One might say the charm didn’t do its job—look what happened to us that year! I like to think the charm, in fact, DID work. Yes, terrible things happened. But in the end, they all survived. That took luck.


I love the Good Luck charm so much that I decided to include it in my forthcoming novel, Nothing Really Bad Will Happen. If you have the time and the interest, I am including it here:

1937 was coming to a fast close. Rose hurried through the shops on Mariahilferstrasse to finish her errands. She needed to get back to her husband’s shop, LITAL, before the falling snow gained strength. Paul did not enjoy driving under the best of circumstances and she did not relish the thought of a 20- minute drive in the snow with him. It was times like this when Rose wished she knew how to drive. Paul could solve the most complex of problems, but a snowflake rendered him weak-kneed.

She quickened her pace, dodging the mob of shoppers on the sidewalk. A display of tiny forks and spoons hanging in a storefront stopped her cold. “Dorli would just love those,” she thought. She entered the shop, every inch of which was covered in Christmas décor. It didn’t matter whether one was Christian or Jewish—everybody decorated for the holiday season.

“Excuse me. Do you have more of those children’s utensils I see in the window?” asked Rose.

The clerk squinted over his half-glasses and tilted his head. “I’m sorry ma’am. It is very late in the season. I have only those on display.”

Rose pressed her lips together and drew herself as tall as possible. “Perhaps, sir, you might sell me the display items? I have a 5-year-old daughter who would love them for her doll kitchen.” She flashed the hint of a smile while beseeching him with her sparkling blue eyes.

“Ja. Ok,” said the clerk as he left his position behind the counter and walked towards the display window. “It will take me a minute to gather them.”

As the shopkeeper removed each tiny utensil from its hanging string, Rose looked over the items on the counter.

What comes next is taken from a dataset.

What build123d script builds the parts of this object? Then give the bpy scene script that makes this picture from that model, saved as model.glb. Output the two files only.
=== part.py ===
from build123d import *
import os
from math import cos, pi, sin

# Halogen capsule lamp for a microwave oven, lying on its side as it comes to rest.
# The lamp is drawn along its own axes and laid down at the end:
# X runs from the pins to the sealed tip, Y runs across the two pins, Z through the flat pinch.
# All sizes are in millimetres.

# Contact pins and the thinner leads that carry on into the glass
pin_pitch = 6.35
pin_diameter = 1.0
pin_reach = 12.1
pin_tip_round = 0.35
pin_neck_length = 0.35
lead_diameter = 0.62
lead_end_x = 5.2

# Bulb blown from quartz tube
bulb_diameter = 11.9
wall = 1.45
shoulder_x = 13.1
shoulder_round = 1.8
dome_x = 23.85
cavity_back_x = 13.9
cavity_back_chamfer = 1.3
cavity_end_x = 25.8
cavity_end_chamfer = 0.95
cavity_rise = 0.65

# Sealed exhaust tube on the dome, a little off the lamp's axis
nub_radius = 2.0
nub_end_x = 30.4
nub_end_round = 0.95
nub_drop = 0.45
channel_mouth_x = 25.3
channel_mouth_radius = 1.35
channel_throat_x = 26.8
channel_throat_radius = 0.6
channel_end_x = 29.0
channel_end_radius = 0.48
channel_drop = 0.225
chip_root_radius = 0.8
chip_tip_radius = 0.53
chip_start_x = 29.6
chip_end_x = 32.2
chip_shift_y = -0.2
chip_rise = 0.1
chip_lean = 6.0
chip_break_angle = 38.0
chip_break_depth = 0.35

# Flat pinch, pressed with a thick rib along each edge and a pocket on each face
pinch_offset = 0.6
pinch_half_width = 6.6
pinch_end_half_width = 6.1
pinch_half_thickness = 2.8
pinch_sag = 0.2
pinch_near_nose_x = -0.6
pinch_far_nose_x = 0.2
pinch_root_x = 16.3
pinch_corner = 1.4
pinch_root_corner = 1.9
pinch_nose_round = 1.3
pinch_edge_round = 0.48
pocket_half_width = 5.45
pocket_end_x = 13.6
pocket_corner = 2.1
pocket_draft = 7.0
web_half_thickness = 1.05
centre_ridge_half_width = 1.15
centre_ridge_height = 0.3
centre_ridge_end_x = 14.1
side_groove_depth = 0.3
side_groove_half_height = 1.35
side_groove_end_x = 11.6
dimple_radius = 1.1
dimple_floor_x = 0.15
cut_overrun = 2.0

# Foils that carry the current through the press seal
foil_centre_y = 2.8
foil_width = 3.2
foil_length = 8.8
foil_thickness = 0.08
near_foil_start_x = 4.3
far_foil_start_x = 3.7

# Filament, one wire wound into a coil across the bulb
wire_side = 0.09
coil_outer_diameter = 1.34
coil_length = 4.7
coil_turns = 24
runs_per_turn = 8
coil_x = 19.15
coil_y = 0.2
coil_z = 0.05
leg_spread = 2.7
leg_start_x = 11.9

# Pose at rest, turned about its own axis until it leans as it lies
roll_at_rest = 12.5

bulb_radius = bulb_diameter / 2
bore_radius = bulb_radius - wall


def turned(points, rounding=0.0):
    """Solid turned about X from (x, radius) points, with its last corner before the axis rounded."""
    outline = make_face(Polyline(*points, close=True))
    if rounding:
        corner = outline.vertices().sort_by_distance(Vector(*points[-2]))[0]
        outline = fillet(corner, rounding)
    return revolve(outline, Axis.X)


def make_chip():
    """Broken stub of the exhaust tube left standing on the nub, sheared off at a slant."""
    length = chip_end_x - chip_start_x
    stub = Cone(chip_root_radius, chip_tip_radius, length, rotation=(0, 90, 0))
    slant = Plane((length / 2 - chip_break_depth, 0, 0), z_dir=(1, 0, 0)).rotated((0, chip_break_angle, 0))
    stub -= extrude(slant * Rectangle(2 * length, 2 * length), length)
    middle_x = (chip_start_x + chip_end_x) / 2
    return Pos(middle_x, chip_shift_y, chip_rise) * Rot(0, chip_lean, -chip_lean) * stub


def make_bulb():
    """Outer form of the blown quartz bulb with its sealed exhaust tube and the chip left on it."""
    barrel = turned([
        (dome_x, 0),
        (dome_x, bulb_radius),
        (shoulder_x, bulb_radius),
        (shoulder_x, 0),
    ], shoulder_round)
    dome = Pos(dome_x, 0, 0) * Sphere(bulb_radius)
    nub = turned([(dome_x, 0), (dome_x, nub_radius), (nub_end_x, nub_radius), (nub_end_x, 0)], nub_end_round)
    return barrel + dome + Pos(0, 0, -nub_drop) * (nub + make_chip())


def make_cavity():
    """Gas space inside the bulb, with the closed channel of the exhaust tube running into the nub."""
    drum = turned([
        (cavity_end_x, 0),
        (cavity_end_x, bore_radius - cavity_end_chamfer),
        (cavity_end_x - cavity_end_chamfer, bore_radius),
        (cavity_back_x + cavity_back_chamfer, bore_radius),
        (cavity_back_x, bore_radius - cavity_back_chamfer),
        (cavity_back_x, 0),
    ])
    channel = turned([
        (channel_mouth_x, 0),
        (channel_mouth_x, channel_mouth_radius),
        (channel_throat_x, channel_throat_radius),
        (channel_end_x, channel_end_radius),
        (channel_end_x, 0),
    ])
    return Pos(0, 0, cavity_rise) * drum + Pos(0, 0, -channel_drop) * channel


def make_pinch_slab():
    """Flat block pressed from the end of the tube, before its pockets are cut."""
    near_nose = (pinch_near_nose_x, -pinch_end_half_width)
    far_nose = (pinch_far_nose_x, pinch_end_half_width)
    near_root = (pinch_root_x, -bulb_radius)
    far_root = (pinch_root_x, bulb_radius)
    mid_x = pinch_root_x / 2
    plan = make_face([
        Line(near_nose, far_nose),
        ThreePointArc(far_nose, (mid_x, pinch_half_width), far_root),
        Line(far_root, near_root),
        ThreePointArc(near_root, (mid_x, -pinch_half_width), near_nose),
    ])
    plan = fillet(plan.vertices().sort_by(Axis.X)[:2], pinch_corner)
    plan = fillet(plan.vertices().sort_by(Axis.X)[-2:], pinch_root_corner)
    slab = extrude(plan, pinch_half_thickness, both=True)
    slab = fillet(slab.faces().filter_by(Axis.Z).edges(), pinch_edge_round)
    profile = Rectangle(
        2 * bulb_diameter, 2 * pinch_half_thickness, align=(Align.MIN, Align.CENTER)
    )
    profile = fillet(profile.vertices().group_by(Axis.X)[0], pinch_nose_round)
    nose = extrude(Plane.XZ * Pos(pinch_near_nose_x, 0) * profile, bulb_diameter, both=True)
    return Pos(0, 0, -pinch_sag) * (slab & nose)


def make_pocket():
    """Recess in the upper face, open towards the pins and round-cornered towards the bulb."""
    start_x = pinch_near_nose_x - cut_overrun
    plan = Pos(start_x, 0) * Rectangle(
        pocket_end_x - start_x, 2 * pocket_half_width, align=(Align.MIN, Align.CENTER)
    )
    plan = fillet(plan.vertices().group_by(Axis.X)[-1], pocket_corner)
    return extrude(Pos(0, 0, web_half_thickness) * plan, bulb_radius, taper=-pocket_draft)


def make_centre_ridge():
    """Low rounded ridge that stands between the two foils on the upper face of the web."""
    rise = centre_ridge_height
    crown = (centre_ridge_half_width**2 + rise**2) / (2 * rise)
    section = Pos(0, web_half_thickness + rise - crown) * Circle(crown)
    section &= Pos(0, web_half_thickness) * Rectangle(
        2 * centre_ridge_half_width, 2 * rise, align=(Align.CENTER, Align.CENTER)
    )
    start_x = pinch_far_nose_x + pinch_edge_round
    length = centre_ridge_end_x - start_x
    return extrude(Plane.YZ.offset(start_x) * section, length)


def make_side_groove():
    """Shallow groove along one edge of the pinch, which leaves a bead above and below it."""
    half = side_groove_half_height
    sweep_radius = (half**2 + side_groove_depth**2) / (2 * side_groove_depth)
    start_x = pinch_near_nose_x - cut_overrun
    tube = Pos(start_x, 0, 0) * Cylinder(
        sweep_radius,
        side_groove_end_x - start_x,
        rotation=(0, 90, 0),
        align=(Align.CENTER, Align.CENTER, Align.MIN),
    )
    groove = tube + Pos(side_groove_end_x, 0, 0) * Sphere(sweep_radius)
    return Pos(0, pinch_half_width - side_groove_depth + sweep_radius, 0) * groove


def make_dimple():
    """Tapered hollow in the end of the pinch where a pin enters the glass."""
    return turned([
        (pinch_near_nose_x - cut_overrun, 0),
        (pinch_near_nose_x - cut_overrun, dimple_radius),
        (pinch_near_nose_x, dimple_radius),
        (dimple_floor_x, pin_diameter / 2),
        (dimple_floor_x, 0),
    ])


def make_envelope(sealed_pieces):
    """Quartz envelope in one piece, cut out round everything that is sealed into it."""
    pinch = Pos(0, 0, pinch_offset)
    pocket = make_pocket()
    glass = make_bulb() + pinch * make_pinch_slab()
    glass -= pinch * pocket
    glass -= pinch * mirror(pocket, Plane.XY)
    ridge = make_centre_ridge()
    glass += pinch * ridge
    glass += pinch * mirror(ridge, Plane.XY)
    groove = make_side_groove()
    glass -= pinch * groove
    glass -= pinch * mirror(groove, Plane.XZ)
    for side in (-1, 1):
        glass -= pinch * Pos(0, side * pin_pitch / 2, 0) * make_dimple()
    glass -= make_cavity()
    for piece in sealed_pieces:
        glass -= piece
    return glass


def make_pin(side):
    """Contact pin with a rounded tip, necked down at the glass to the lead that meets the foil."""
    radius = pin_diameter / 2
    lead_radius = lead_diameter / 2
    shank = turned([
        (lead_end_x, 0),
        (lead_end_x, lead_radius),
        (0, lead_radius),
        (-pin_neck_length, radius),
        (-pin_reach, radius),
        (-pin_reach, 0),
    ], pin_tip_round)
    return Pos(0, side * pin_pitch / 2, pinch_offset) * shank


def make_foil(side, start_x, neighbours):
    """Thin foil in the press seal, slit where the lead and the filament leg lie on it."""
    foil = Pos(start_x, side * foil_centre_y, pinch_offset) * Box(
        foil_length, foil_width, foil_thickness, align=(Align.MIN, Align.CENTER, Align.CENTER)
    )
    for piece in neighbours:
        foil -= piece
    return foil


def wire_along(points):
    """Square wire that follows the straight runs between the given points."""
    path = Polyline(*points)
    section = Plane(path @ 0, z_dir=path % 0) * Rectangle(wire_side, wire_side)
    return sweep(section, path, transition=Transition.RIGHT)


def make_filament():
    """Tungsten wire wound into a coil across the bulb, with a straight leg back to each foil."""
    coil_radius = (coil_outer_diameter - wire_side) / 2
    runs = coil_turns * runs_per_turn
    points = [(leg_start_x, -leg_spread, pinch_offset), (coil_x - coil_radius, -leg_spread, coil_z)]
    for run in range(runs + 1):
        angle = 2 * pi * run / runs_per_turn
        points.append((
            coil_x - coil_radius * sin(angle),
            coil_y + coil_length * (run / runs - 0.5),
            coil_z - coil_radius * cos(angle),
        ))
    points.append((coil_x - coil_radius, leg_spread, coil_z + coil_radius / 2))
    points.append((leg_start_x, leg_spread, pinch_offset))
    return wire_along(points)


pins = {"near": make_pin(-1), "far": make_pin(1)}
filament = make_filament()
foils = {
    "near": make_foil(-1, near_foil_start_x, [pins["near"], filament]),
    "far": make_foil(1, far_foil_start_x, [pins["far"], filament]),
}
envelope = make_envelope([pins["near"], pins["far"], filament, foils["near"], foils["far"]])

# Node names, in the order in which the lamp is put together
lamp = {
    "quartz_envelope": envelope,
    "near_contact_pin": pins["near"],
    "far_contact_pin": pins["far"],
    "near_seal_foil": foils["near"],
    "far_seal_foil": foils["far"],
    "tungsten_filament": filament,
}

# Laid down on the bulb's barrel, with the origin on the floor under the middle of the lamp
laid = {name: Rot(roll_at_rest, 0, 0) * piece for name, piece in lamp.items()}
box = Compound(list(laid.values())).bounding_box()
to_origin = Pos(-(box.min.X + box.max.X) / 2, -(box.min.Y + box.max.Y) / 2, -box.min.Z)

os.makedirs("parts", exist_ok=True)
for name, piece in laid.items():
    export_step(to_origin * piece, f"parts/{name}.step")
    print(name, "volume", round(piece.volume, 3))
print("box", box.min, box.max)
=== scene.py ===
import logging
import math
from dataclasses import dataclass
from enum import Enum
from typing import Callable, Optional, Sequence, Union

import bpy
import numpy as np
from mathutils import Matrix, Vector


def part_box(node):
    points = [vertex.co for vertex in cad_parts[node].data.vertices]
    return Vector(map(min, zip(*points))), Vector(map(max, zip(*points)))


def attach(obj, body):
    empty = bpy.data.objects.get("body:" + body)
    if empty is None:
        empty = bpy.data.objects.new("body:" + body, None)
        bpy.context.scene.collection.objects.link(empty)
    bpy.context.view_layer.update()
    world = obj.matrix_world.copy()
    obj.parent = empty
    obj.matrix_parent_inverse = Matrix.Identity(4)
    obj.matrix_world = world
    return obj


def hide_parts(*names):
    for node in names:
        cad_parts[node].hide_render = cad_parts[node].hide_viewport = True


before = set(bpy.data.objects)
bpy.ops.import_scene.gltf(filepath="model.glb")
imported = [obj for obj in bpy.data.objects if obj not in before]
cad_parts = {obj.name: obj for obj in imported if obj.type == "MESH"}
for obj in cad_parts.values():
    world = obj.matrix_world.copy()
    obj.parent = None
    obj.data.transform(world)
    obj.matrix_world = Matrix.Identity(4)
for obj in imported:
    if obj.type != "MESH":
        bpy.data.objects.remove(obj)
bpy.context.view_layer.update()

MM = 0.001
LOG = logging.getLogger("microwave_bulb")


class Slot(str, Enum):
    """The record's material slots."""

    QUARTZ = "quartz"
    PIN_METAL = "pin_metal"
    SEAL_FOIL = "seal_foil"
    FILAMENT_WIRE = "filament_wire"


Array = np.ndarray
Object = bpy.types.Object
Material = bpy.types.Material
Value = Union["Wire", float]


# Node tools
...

A bowl of tokens caught her eye. She reached in and picked up one of the copper coins. She turned the coin over. Both sides were the same. Embossed in the center was a chimney sweep climbing a ladder and carrying the tools of his trade. Circling the edge was the New Year greeting, “Prosit Neujahr 1938.”

“I’ll take one of these New Year’s Good Luck coins as well,” Rose called to the clerk.

The clerk returned to the counter and placed the shiny tin utensils in a small box. “Frohliche Weinachten, Ma’am. Have a pleasant holiday,” he said, handing her the box. “Will you put the token in your bag?”

Rose took the small coin and slipped it into her oversized black handbag. Smiling, she said, “Thank you so very much.” Flakes of snow greeted her as she opened the shop door. She fastened the top button of her gray wool coat, struggling to avoid catching the fur collar in the buttonhole. The wind had picked up, and the street was already covered with a dusting of snow. She pulled on her wool hat to cover her ears, put her head down to avoid the blowing snow, and walked as quickly as she could the three blocks to LITAL.

“Where have you been?” demanded Paul, as Rose entered the shop. “The drive is going to be terrible!”

“I’m sorry. I just had to pick these up for Doris,” said Rose. She rummaged through the packages in her bag, pulled out the small box, and opened the cover. “Can’t you just see her face when she sees these hanging from the Christmas tree?”

Paul’s expression softened. “She will love them, Mutti. But now we must leave.” He threw on his beige overcoat, then grabbed his black bowler from the bentwood hat rack by his desk. Shoving his hat on his head, Paul moved to the door, holding it open for Rose. “The car is just down the street.” Noting the accumulating snow, Paul said, “Walk carefully! It is getting slippery.” He slid the key into the lock and turned it to secure the family’s business until his return.

The ride home was silent. Paul focused on his driving, gripping the Citroen’s steering wheel so tightly his knuckles were turning white.

“Mutti! Papa!” yelled Doris as her parents entered the apartment. “It’s snowing!” She ran to the large window in the living room that looked out over the front yard.

“You can watch the snow fall while we get dinner ready,” said Rose. She looked over at her mother, who was sitting in the large wing chair in the corner.

“What are you working on, Mother?” asked Rose.

Sophie looked up from her handiwork. “I’m crocheting an edging for one of the ivory tablecloths. Where have you been? We were getting worried.”

“I had errands to run.” Rose raised her eyebrows and nodded toward Doris. “Here. I bought you something.” She took off her coat and laid it across the back of a chair. Rooting around in her bag, she located the small coin. Handing the token to her mother, Rose said, “It seemed like a good idea.”

“A good idea is always welcome,” said her mother, rubbing the coin between her fingers. “Perhaps this will bring us the luck we need in the new year.”


Happy New Year to you all! Thank you for allowing me to share my writing journey with you!

2 thoughts on “A New Year’s Story

  1. The coin and its bag survived, those carrying the coin survived, and you’re here, sharing the stories far and wide. Happy new year!